Another problem I ran into when working on the polling control was about postbacks. If there’s a control on the page which posts-back and requires handling a special snip of JavaScript is injected:
<script type="text/javascript">
<!--
function __doPostBack(eventTarget, eventArgument) {
var theform = document.getElementById ('__aspnetForm');
theform.__EVENTTARGET.value = eventTarget.split("$").join(":");
theform.__EVENTARGUMENT.value = eventArgument;
theform.submit();
}
// -->
</script>
Well, it looks a little different in ASP.NET 1.0 and 1.1. Back in February I explained what I did to “fix” it. Anyway, Mozilla hates it. Pardon my ignorance, but it seems that the comment tags throw it off. No postback happens and you get is __doPostBack is not defined
even though it’s there.
If I switch Content-Type back to text/html Mozilla likes it again. Not having postbacks is a bummer. A big one. Pretty much everything about building custom server controls revolves around postbacks. Interestingly enough Opera doesn’t mind it.
If you dig around server controls with Reflector I’m sure you’ll find a couple more examples along the same lines. So what does all this mean?
We’re Not There Yet
ASP.NET isn’t ready yet to produce markup that can be served as XML with the application/xhtml+xml content type. No, it’s not a sin unto death and, please, don’t list us with the sons of perdition. I didn’t expect Microsoft folks to worry about in the first pass anyway, so I’m willing to cut them lotsa slack. Until ASP.NET 2.0. Nevertheless, I think there’s a bigger issue here which brings me to my next point.
Don’t Serve Web Applications as XML
It is my deepest conviction that we’re well over the hill with “web sites” of the dot com era. Businesses face much more complex tasks these days and simple HTML sites don’t cut it. The only worthy application for a strictly-HTML site I can think of as a brochure site. Everything else requires server-side processing.

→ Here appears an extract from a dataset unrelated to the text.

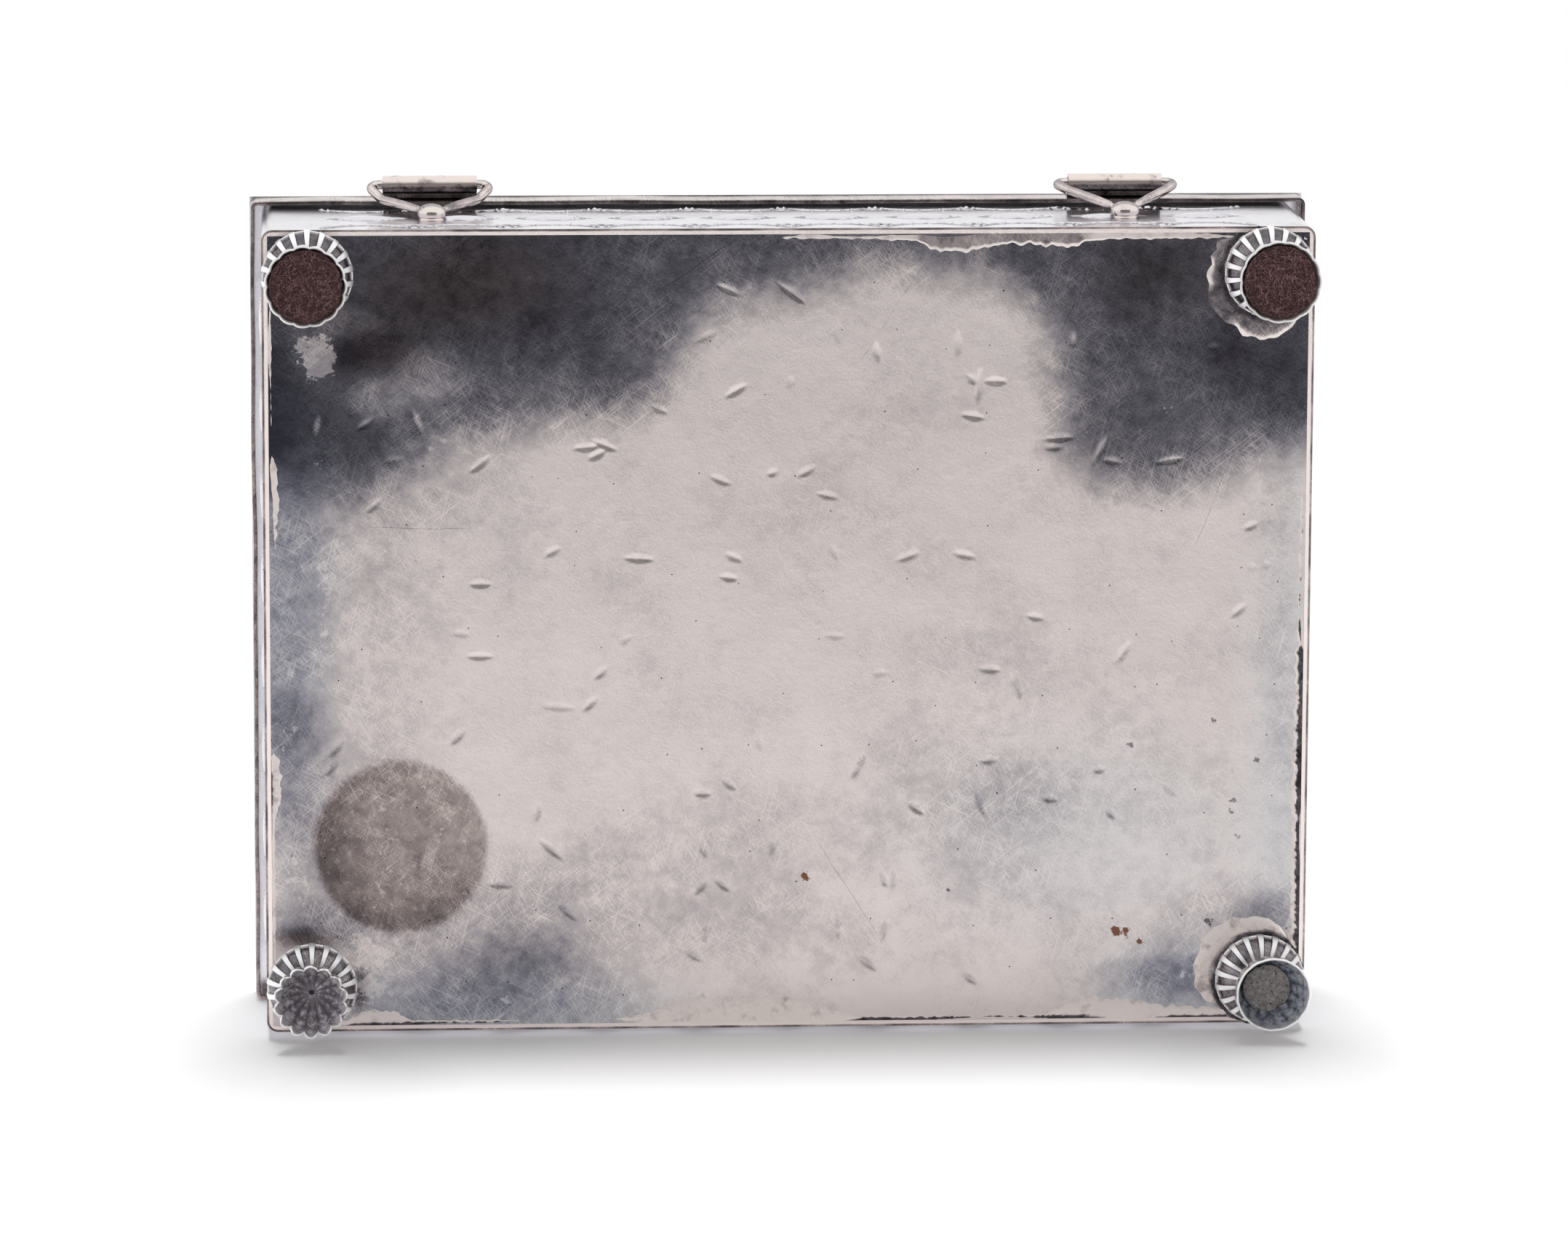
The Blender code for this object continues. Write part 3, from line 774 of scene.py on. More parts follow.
def outline_loop(name, low, high, corner, cell):
    """Open edges round a box's lower end, with round corners and short equal steps."""
    place = centre(low, high, low.z)
    piece = add_primitive(name, bpy.ops.mesh.primitive_plane_add, size=1, location=place)
    piece.scale = (high.x - low.x, high.y - low.y, 1)
    settle()
    open_mesh()
    bpy.ops.mesh.bevel(offset=corner, segments=CORNER_STEPS, profile=0.5, affect="VERTICES")
    bpy.ops.mesh.select_all(action="SELECT")
    bpy.ops.mesh.delete(type="ONLY_FACE")
    for side in (high.x - low.x, high.y - low.y):
        straight = side - 2 * corner
        pick(piece, "edges", lambda edge: abs(edge.calc_length() - straight) < corner)
        goes = math.ceil(straight / cell / MOST_PARTS)
        if goes > 1:
            bpy.ops.mesh.subdivide(number_cuts=goes - 1)
        bpy.ops.mesh.subdivide(number_cuts=round(straight / goes / cell) - 1)
    bpy.ops.mesh.select_all(action="SELECT")
    return piece


def pull_rows(piece, height, rows):
    """Pull the selected loop of edges up into a wall and cut that wall into rows."""
    pull(0, 0, height)
    top = max(vertex.co.z for vertex in bmesh.from_edit_mesh(piece.data).verts)
    if rows > 1:
        pick(
            piece,
            "edges",
            lambda edge: abs(edge.verts[0].co.z - edge.verts[1].co.z) > height / 2
            and max(vertex.co.z for vertex in edge.verts) > top - height / 2,
        )
        bpy.ops.mesh.subdivide(number_cuts=rows - 1)
    pick(piece, "verts", lambda vertex: vertex.co.z > top - height / rows / 2)


def outward(points, low, high, corner):
    """Unit directions that point straight out of a rounded rectangle, as x and y."""
    nearest = points[:, :2].copy()
    for axis in (0, 1):
        nearest[:, axis] = np.clip(nearest[:, axis], low[axis] + corner, high[axis] - corner)
    away = points[:, :2] - nearest
    return away / np.maximum(np.hypot(*away.T), 1e-9)[:, None]


wall = outline_loop("body_wall_stamped", wall_low, wall_high, WALL_CORNER, WALL_CELL)
pull_rows(wall, STAMPED_HEIGHT, round(STAMPED_HEIGHT / WALL_CELL))
pull_rows(wall, wall_high.z - wall_low.z - STAMPED_HEIGHT, PLAIN_ROWS)

# Two more rows, which are then folded in to be the wall's inner face
for _ in ("inner_top", "inner_foot"):
    pull_rows(wall, WALL_THICKNESS, 1)
close_mesh()
points = read_points(wall)
out = outward(points, wall_low, wall_high, WALL_CORNER)
above = (points[:, 2] - wall_high.z) / WALL_THICKNESS
inner_top = (above > 0.5) & (above < 1.5)
inner_foot = above > 1.5
points[:, :2] -= out * (WALL_THICKNESS * (inner_top | inner_foot))[:, None]
points[inner_top, 2] = wall_high.z
points[inner_foot, 2] = wall_low.z

# Rows of stamps, in real sizes: how far apart along the wall, how high above its lower edge
MOTIF_PITCH = 12.2 * MM
PLAIN_END = 8.0 * MM
ARC_RADIUS = 7.6 * MM
ARC_RISE = 2.9 * MM
ARC_WIDTH = 0.9 * MM
BEAD_PITCH = 1.15 * MM
LEAF_HALF_LENGTH = 4.6 * MM
LEAF_HALF_WIDTH = 1.9 * MM
LEAF_BULGE = 0.45 * MM
LEAF_LINE_WIDTH = 0.55 * MM
LEAF_TIP_SHARE = 0.15
STAMP_DEPTH = 0.32 * MM
BEAD_HEIGHT = 0.28 * MM
LOWER_ARCS_FOOT = 2.0 * MM
UPPER_ARCS_FOOT = 22.0 * MM
LEAVES_MIDDLE = 12.0 * MM
FAN_RADIUS = 2.3 * MM
FAN_EYE = 0.5 * MM
FAN_FADE = 0.4 * MM
FAN_HALF_TURN = 1.45
FAN_RAYS = 9
FAN_SHIFT = 1.2 * MM


def groove(distance, width, depth):
    """How deep a round groove is at a distance from its middle line."""
    return depth * smooth_step(1 - np.abs(distance) / width)


def beaded_arc(along, up, middle_up, curve_sign):
    """Height of one beaded crescent, whose ends meet those of its neighbours."""
    centre_up = middle_up + curve_sign * (ARC_RISE - ARC_RADIUS)
    radius = np.hypot(along, up - centre_up)
    turn = np.arctan2(along, curve_sign * (up - centre_up))
    reach = curve_sign * (up - middle_up) > -ARC_WIDTH
    edge = radius - ARC_RADIUS
    beads = 0.5 + 0.5 * np.cos(2 * math.pi * turn * ARC_RADIUS / BEAD_PITCH)
    height = -groove(edge, ARC_WIDTH, STAMP_DEPTH)
    height += beads * groove(edge, 0.5 * ARC_WIDTH, STAMP_DEPTH + BEAD_HEIGHT)
    return height * reach


def bulged_leaf(along, up):
    """Height of a raised leaf with a pressed outline."""
    lens = 1 - (along / LEAF_HALF_LENGTH) ** 2
    edge = np.abs(up) - LEAF_HALF_WIDTH * np.clip(lens, 0, 1)
    inside = np.clip(lens, 0, 1) * np.clip(1 - (up / LEAF_HALF_WIDTH) ** 2, 0, 1)
    height = LEAF_BULGE * inside * (edge < 0)
    height -= groove(edge, LEAF_LINE_WIDTH, STAMP_DEPTH) * (lens > -LEAF_TIP_SHARE)
    return height


def rayed_fan(along, up, curve_sign):
    """Height of a small fan of rays that opens up or down."""
    radius = np.hypot(along, up)
    turn = np.arctan2(along, curve_sign * up)
    inside = smooth_step((FAN_RADIUS - radius) / FAN_FADE) * (np.abs(turn) < FAN_HALF_TURN)
    rays = 0.5 + 0.5 * np.cos(turn * FAN_RAYS)
    return -STAMP_DEPTH * inside * rays * (radius > FAN_EYE)


def stamped_relief(along, up, side_length):
    """Height of the stampwork on one side of the box, from its middle along it."""
    room = side_length - 2 * PLAIN_END
    count = max(round(room / MOTIF_PITCH), 1)
    pitch = room / count
    shown = np.abs(along) < room / 2
    from_start = along + room / 2
    in_motif = np.mod(from_start, pitch) - pitch / 2
    between = np.mod(from_start + pitch / 2, pitch) - pitch / 2
    height = beaded_arc(in_motif, up, LOWER_ARCS_FOOT, 1)
    height += beaded_arc(in_motif, up, UPPER_ARCS_FOOT, -1)
    height += bulged_leaf(in_motif, up - LEAVES_MIDDLE)
    inner = np.abs(along) < room / 2 - pitch / 4
    height += inner * rayed_fan(between, up - LOWER_ARCS_FOOT - FAN_SHIFT, 1)
    height += inner * rayed_fan(between, up - UPPER_ARCS_FOOT + FAN_SHIFT, -1)
    return height * shown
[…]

I never thought of AspNetResources.com as a web site. This is a web application. It follows the now traditional n-tier architecture with a presentation layer and a data layer. I excluded a business logic layer because there’s no strong need for it yet. Five HTTP modules handle pre- and post-processing. Everything feeds off of SQL Server via stored procedures. Searching is handled by Full-Text Search. A number of user controls and custom server controls handle presentation. This is by far not the biggest and most complex web app but it’s easy enough to slip up.
When you serve your content as XML there’s no margin for error. You deviate just a little and the browser throws a parser error. It’s supposed to. However, therein lies a nasty side effect—you can’t trap the error and present a nicer message. I’m a big believer in handling server-side errors but a client-side error renders you helpless. You can’t even know something went kaboom. This is pretty ugly. User agents need to do better than this.
Imagine for a second Citi Bank, Allstate or Yahoo blowing up with a red-on-beige error that a mismatched tag was encountered. None of those companies would risk busting their business for the sake of the noble cause of markup purity.
On the other hand, if you run a web app in complete isolation and under your God-like control it is a perfect ground for XML. A blog or a personal site is a perfect candidate.
XML Is a Contract
Let me digress. The idea of sending some data from a Publisher to Subscriber is no new notion. The idea of web services, therefore, is nothing new. What is new is that we’re finally agreeing on certain protocols (read “contracts”) that make it happen. SOAP and WSDL are a good example. Being XML based, they simply define contracts a sender and a receiver should stick to. You have to stick to this contract 100%. This is where closing all tags becomes of paramount importance.
On the web there are fewer contracts. HTML is a contract but it’s being violated constantly. XHTML is a contract but as long as it says that something “may get deprecated” it will be violated.
People are nowhere near perfection. You can’t demand it from them. You can’t be vigilant about properly closing all tags or quoting attributes 24x7. The moment you turn your work over and let others drive your CMS you can forget about purity. The moment someone leaves a comment on your site you take chances.
How many times have you seen a web site you developed go to complete crap because the people in charge copy and paste chunks of text from MS Word with horrendous markup? Or they simply don’t bother typing in correct HTML and why should they? Does everybody need to know how many belts they need to change in their cars and how to get to their timing belt? Which oil do you put in your engine? 5W-30, 10W-30 or 10W-40? Is everyone fluent in typing correct XHTML comments? :)
All these problems stem from a simple fact: nobody ever agreed to your contract. Add comment validators and processors but all they do is bend others to your contract and yours alone.
DOCTYPEs Do Matter
I take the side of importance of DOCTYPEs rather than serving content as XML because I think the business case for DOCTYPEs is stronger. The purism case is weaker, but this ain’t no Zion. This is the Matrix as we know it. I’m glad we have DOCTYPE switching because it imposes stricter rules on coding practices and shows “a more excellent way.” I’m also glad it fixes a number of interpretation inconsistencies in Internet Explorer. Use DOCTYPEs (XHTML, if possible), validate, fix, validate again.
If you’re in the business of developing web applications ditch application/xhtml+xml, forget it and don’t look back. Don’t hurt your business. Back to content-type=text/html…